Work by Marquis de Condorcet

Sketch for a Historical Picture of the Progress of the Human Mind (Esquisse d'un tableau historique des progrès de l'esprit humain) is a work by the French philosopher and mathematician Marquis de Condorcet, written in 1794 while in hiding during the French Revolution and published posthumously in 1795.

==Description==
Condorcet's Sketch for a Historical Picture of the Progress of the Human Spirit was perhaps the most influential formulation of the idea of progress ever written. It made the Idea of Progress a central concern of Enlightenment thought. He argued that expanding knowledge in the natural and social sciences would lead to an ever more just world of individual freedom, material affluence, and moral compassion. He argued for three general propositions: that the past revealed an order that could be understood in terms of the progressive development of human capabilities, showing that humanity's "present state, and those through which it has passed, are a necessary constitution of the moral composition of humankind"; that the progress of the natural sciences must be followed by progress in the moral and political sciences "no less certain, no less secure from political revolutions"; that social evils are the result of ignorance and error rather than an inevitable consequence of human nature.

Condorcet's writings were a key contribution to the French Enlightenment, particularly his work on the Idea of Progress. Condorcet believed that through the use of our senses and communication with others, knowledge could be compared and contrasted as a way of analyzing our systems of belief and understanding through 10 epochs (stages). None of Condorcet's writings refer to a belief in a religion or a god who intervenes in human affairs. Condorcet instead frequently had written of his faith in humanity itself and its ability to progress with the help of philosophers such as Aristotle. Through this accumulation and sharing of knowledge he believed it was possible for any man to comprehend all the known facts of the natural world. The enlightenment of the natural world spurred the desire for enlightenment of the social and political world. Condorcet believed that there was no definition of the perfect human existence and thus believed that the progression of the human race would inevitably continue throughout the course of our existence. He envisioned man as continually progressing toward a perfectly utopian society. However, he stressed that for this to be a possibility man must unify regardless of race, religion, culture or gender.

Here is a quote from the 1795 English edition of his book:
Contempt for human sciences was one of the first features of Christianity. It had to avenge itself of the outrages of philosophy; it feared that spirit of investigation and doubt, that confidence of man in his own reason, the pest alike of all religious creeds. The fight of the natural sciences was even odious to it, and was regarded with a suspicious eye, as being a dangerous enemy to the success of miracles: and there is no religion that does not oblige its sectaries to swallow some physical absurdities.

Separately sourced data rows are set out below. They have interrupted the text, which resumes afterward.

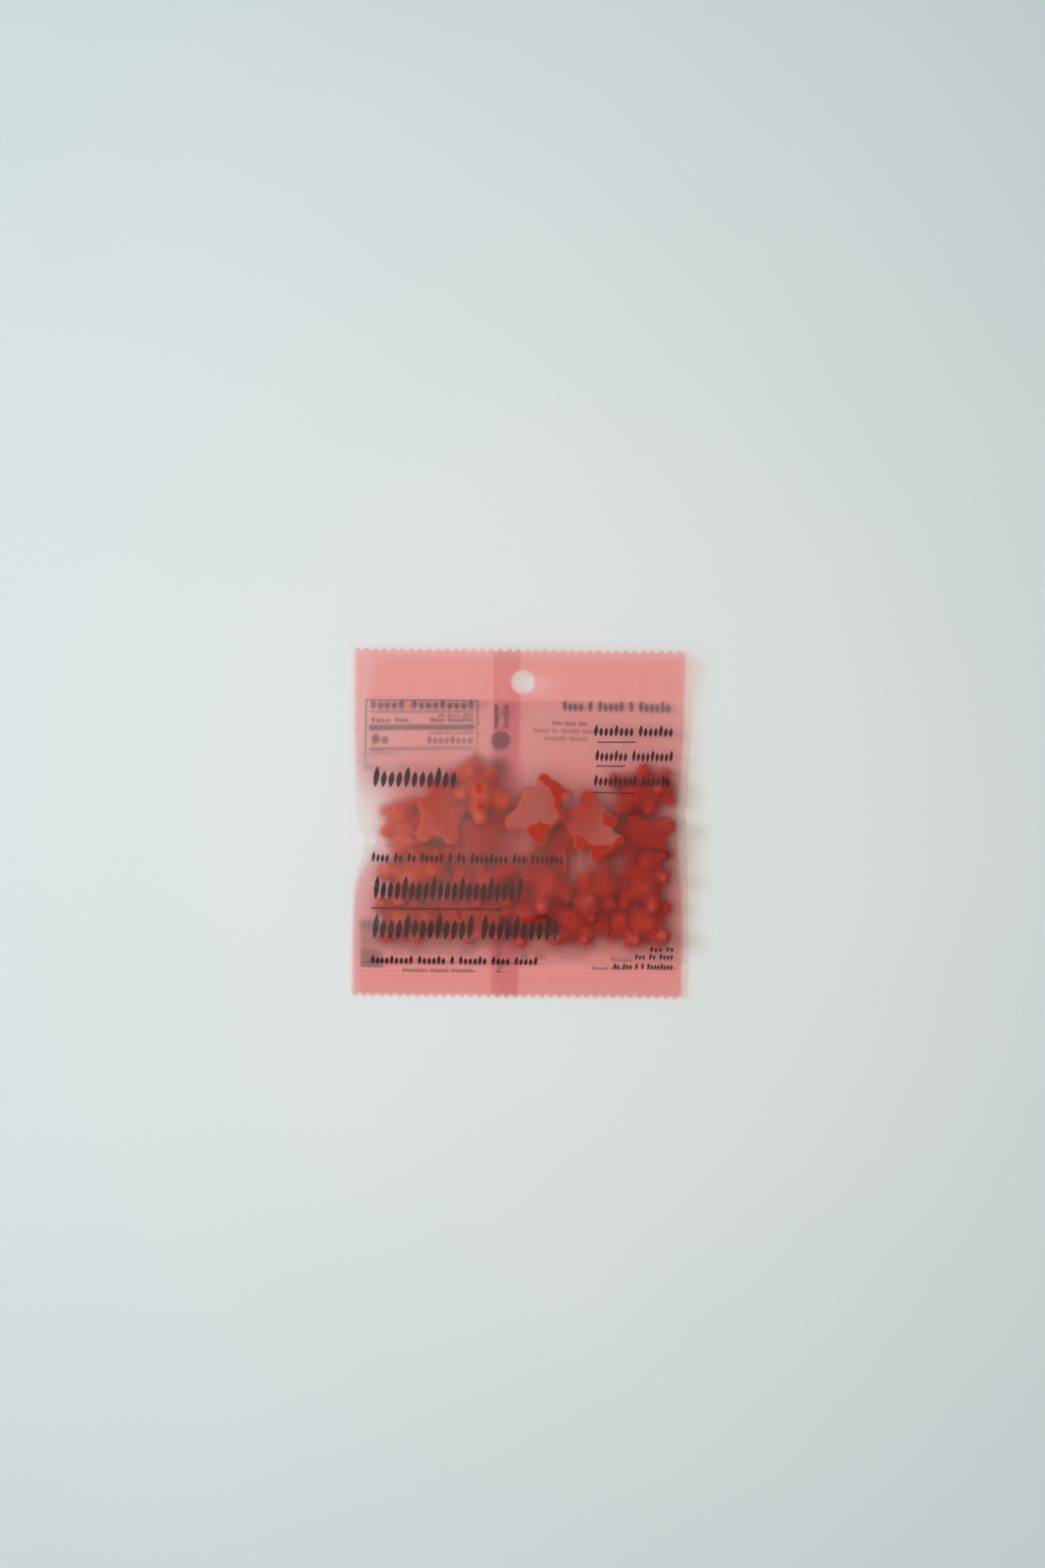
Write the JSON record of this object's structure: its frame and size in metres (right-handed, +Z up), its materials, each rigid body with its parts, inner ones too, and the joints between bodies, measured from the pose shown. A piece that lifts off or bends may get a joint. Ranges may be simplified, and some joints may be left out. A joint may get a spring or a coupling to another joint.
{
  "type": "bag of gummy bears",
  "caption": "Small flat pillow bag of frosted pink film with gummy bears inside, saw-tooth sealed ends, a hang hole in the header and a ribbed lower seal.",
  "frame": {"origin": "on the surface that the bag lies on, under the middle of the bag", "axes": "+Y towards the header with the hang hole, +X to the right as the printed front is read, +Z up out of the printed front"},
  "size_m": [0.1206, 0.1244, 0.0148],
  "materials": {
    "film": "thin frosted translucent plastic film, printed pink, satin",
    "gummy": "translucent red jelly with a damp shine",
    "ink": "dark brown printing ink on the film"
  },
  "bodies": {
    "root": {"gummy_bag": "film"}
  },
  "joints": []
}
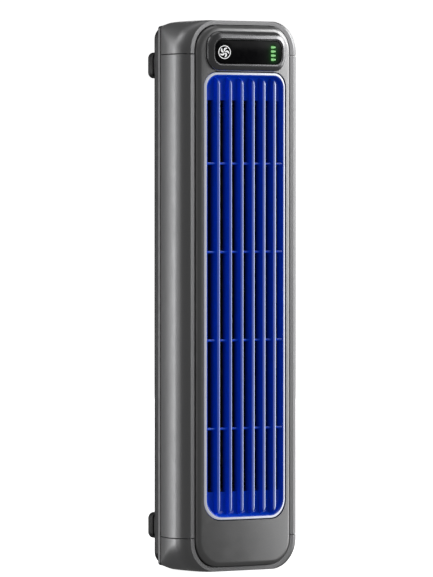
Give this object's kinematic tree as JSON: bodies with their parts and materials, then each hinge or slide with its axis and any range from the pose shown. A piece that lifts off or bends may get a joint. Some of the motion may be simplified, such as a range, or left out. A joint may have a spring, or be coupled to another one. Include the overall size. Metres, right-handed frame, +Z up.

The triumph of Christianity was thus the signal of the entire decline both of the sciences and of philosophy.
Had the art of printing been known, the sciences would have been able to preserve their ground; but the existing manuscripts of any particular book were few in number; and to procure works that might form the entire body of a science, required cares, and often journies (sic) and an expence (sic) to which the rich only were competent. It was easy for the ruling party to suppress the appearance of books which shocked its prejudices, or unmasked its impostures. See page 128.

==Influence==
Thomas Malthus' An Essay on the Principle of Population (1798) was partly written as a response to Condorcet's Sketch, as is evidenced by the first edition's full title: "An Essay on the Principle of Population, as it affects the Future Improvement of Society with remarks on the Speculations of Mr. Godwin, M. Condorcet, and Other Writers".